The request: Going through the material below, please gather all lines with the word "caption" in them.

Listed records:
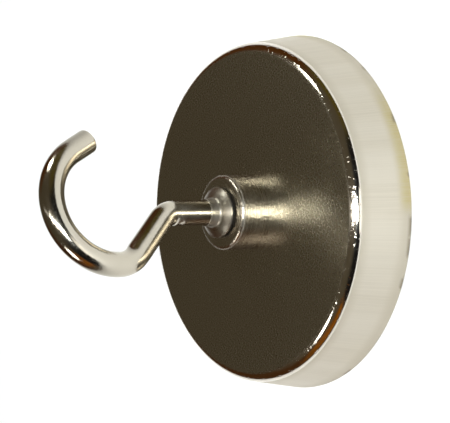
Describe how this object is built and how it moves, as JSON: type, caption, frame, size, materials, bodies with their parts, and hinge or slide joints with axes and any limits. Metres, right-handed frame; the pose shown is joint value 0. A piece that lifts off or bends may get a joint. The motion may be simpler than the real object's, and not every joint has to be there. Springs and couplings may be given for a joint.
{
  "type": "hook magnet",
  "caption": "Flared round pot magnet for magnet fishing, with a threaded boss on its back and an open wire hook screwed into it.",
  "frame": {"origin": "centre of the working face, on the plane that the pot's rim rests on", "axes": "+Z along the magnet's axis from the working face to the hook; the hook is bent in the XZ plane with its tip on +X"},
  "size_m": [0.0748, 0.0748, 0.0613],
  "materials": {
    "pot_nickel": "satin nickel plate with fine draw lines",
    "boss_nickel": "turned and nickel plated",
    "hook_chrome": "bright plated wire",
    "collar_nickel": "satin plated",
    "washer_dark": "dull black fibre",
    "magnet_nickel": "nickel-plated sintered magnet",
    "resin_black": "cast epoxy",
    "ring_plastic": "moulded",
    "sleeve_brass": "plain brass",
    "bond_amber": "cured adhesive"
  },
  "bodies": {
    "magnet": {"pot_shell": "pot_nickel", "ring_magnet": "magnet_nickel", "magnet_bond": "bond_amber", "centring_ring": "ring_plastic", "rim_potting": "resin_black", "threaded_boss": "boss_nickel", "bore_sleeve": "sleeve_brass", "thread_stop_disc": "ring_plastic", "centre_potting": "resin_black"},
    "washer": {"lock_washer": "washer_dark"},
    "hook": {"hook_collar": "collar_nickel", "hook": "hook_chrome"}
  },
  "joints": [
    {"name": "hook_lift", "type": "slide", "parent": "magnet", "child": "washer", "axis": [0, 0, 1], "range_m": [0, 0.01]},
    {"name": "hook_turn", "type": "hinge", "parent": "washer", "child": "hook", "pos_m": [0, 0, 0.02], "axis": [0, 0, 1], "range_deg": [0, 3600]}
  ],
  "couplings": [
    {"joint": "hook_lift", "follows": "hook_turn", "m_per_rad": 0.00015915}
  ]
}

==

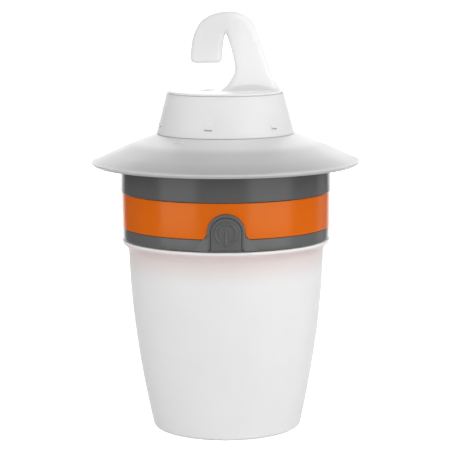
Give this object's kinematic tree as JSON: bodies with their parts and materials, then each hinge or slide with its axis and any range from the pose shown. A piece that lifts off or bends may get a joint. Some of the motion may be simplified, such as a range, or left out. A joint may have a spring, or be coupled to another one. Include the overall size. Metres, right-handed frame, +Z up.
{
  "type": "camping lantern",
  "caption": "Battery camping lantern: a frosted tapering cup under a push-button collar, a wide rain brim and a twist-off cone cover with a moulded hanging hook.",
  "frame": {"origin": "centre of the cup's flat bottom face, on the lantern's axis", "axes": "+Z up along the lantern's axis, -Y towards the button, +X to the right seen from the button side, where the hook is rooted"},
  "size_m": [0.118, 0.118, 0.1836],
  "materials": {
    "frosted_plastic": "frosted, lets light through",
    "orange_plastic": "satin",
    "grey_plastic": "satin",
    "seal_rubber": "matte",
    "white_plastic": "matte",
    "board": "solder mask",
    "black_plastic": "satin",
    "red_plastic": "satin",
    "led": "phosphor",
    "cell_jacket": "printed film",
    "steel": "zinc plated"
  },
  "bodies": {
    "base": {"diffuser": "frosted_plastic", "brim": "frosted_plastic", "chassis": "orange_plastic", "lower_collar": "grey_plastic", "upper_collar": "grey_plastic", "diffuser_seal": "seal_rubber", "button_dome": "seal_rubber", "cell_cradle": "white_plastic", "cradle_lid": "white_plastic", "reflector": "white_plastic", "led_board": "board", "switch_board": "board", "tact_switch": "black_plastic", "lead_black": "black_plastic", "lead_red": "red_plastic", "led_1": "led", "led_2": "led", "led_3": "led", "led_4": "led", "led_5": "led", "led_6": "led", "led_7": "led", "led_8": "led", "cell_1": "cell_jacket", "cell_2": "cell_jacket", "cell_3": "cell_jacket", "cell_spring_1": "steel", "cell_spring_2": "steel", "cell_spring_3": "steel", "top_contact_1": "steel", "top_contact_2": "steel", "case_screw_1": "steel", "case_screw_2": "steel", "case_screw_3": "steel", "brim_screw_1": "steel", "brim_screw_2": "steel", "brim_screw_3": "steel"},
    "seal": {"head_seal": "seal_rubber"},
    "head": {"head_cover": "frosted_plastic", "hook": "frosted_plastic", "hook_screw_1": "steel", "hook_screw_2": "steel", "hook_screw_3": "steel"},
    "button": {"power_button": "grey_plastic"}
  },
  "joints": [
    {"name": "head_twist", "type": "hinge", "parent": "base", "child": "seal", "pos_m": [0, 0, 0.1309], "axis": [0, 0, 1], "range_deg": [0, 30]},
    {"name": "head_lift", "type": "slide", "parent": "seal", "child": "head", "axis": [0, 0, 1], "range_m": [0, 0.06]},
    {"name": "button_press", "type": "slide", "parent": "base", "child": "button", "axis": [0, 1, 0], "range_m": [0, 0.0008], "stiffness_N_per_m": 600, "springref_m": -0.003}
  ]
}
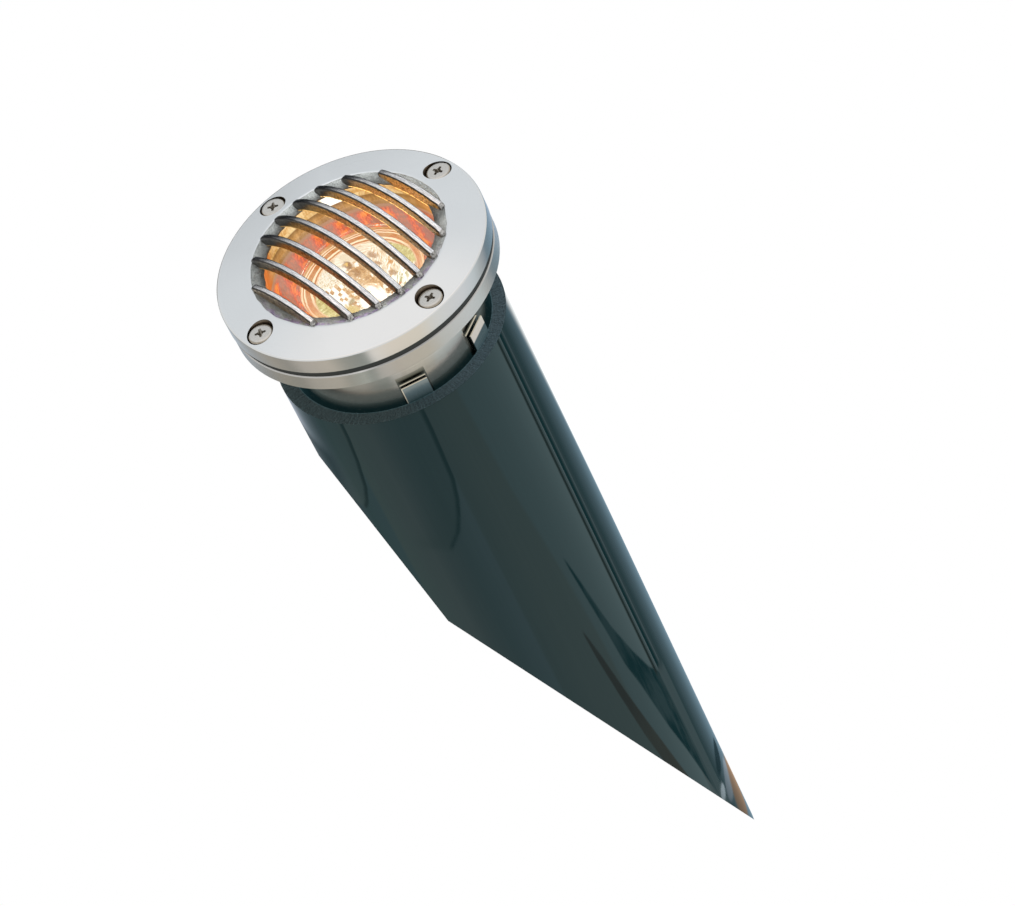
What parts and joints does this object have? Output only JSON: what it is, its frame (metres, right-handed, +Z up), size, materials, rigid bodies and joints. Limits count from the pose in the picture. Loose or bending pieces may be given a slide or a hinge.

Response:
Describe how this object is built and how it moves, as JSON: type, caption, frame, size, materials, bodies with their parts, and hinge or slide joints with axes and any limits. Metres, right-handed frame; the pose shown is joint value 0. A piece that lifts off or bends may get a joint. The motion may be simpler than the real object's, and not every joint has to be there. Springs and couplings may be given for a joint.
  "caption": "Flared round pot magnet for magnet fishing, with a threaded boss on its back and an open wire hook screwed into it.",
  "caption": "Battery camping lantern: a frosted tapering cup under a push-button collar, a wide rain brim and a twist-off cone cover with a moulded hanging hook.",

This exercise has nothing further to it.